There will be a lot of pressure on Roseman, the next head coach and the Eagles’ scouting department in this year’s draft. The Eagles have not missed the playoffs three consecutive seasons since 1997-99 and haven’t had back-to-back losing seasons since 1998-99.
They are counting on this draft to provide players that would help make the Eagles contenders again.
Eagles’ top 3 needs
1. Safety They have been trying to replace Brian Dawkins and Quintin Mikell since they let both of them leave after the 2008 and ’10 seasons, respectively. Nate Allen has not been the same player since suffering a knee injury as a rookie in 2010. Kurt Coleman has been just OK. Colt Anderson is better suited for special teams.

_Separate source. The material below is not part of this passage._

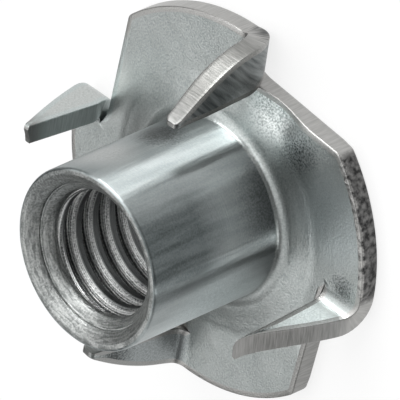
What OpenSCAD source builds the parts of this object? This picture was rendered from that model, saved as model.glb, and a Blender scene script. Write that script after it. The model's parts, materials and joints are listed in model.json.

2. Cornerback They spent big money to land Nnamdi Asomugha, traded for Dominique Rodgers-Cromartie and sent disgruntled Asante Samuel to Atlanta. Asomugha has been a huge disappointment. Rodgers-Cromartie has been inconsistent. Rookie Brandon Boykin showed promise as the No. 3 corner this past season. Curtis Marsh has yet to earn playing time.
3. Offensive line Injuries have left this unit in a state of flux. OLT Jason Peters, C Jason Kelce and ORT Todd Herremans all missed most of the season. Replacement OLTs Demetress Bell and King Dunlap both struggled. ORG Danny Watkins, the ’11 first-round pick, suffered a chronic ankle injury, then was benched.